The Forced Gold Selloff Creating a Buying Window — Turkey's 58-Ton Dump and 70-Year Selling Pressure
The Forced Gold Selloff Creating a Buying Window — Turkey's 58-Ton Dump and 70-Year Selling Pressure
Turkey sold 58 tons of gold in two weeks. That exceeds the 43 tons that flowed out of every gold ETF on the planet during the same period.
This is not profit-taking. Countries unable to cover surging energy import costs after the Iran war pushed oil prices higher are being forced to liquidate gold for dollars. India has become a net seller. Gulf sovereign wealth funds are quietly draining gold from London vaults. LBMA data shows 45 tons of net outflows from London alone, with virtually no official selling reported.
This level of selling pressure has not been seen in nearly 70 years. And I think it is creating an opportunity.
Understanding the Forced Selling Mechanism
The key point is this: the entities selling gold right now have not lost faith in gold. They need dollars immediately.
Take Turkey. The country imports 90% of its oil and 98% of its natural gas. Every $10 rise in oil costs an additional $4 to $5 billion per year. With the Iran war pushing oil up roughly $50, Turkey is facing over $20 billion in additional annual energy costs.
The options were all bad.
Let the currency crash and the lira collapses, import prices spike, and the population suffers. Burn through dollar reserves and risk a full currency crisis. Or sell gold for dollars and survive another week. Turkey chose the third option, disposing of gold held at the Bank of England through gold-for-foreign-exchange swaps.

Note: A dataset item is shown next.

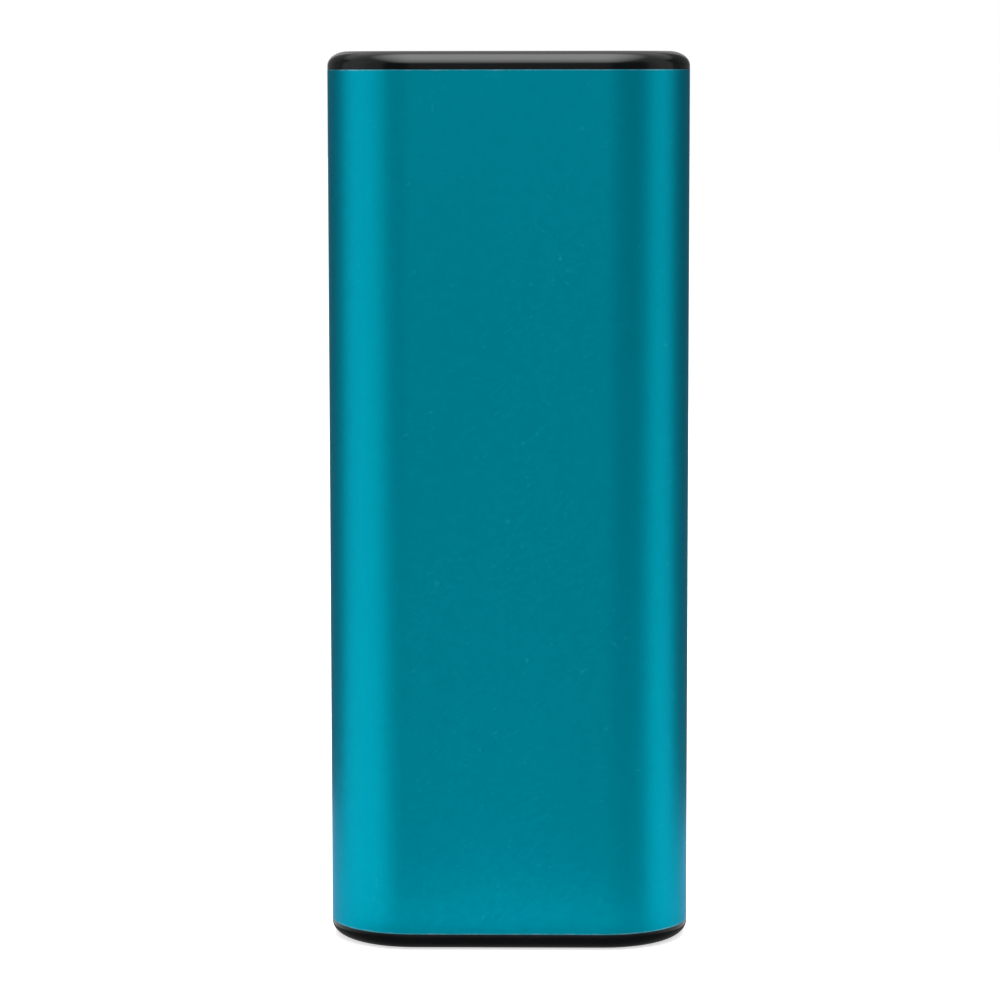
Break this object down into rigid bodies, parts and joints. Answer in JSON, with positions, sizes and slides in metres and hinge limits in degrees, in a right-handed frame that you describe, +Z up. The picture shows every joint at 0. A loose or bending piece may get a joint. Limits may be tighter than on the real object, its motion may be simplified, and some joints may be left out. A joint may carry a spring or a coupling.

Gulf states face identical pressure. Maintaining Saudi Arabia's dollar peg at 3.75 riyals requires constant dollar inflows from oil exports. The Hormuz Strait crisis disrupted those exports, and the gap has to be filled. Selling gold is how they fill it.
The Long-Term Structure Has Not Changed
These countries selling gold does not erase gold's structural value.
Major investment banks still have price targets between $5,000 and $8,000 per ounce. Ninety-five percent of central banks say they plan to increase gold purchases. The US carries $38 trillion in debt, which puts long-term downward pressure on the dollar. De-dollarization as a trend has not disappeared.
What is happening now is a temporary liquidity crisis creating a discount window. When the war ends and energy costs normalize, the same countries selling today are likely to become buyers again. Gulf states will eventually earn dollars from oil and gas exports, and they will use those dollars to rebuild gold reserves.
Silver Carries an Additional Thesis
Silver is more volatile than gold, but it benefits from both investment demand and industrial demand simultaneously.
On the investment side, the same forced-selling logic applies — temporary undervaluation driven by liquidity needs. On the industrial side, supply already cannot keep up with demand. Silver used in solar panels, electronics, and medical devices faces structurally growing demand regardless of manufacturing cycles.
Neither gold nor silver has meaningful new mine supply coming online. Physical delivery times for bullion are stretching into weeks. The supply deficit is structural, and once forced selling subsides, prices are likely to revert.
The Risks Are Clear
Nobody knows when forced selling ends. If the war drags on, Turkey, India, and the Gulf states may keep selling. Russia's effective ban on gold exports starting April could generate additional selling pressure before the deadline. China has paused gold purchases.
Further short-term declines remain possible. A dollar-cost averaging approach is more realistic than trying to catch the exact bottom.
But this is not a decline driven by deteriorating fundamentals. It is forced liquidation driven by liquidity needs. That distinction is the most important factor in any investment decision here.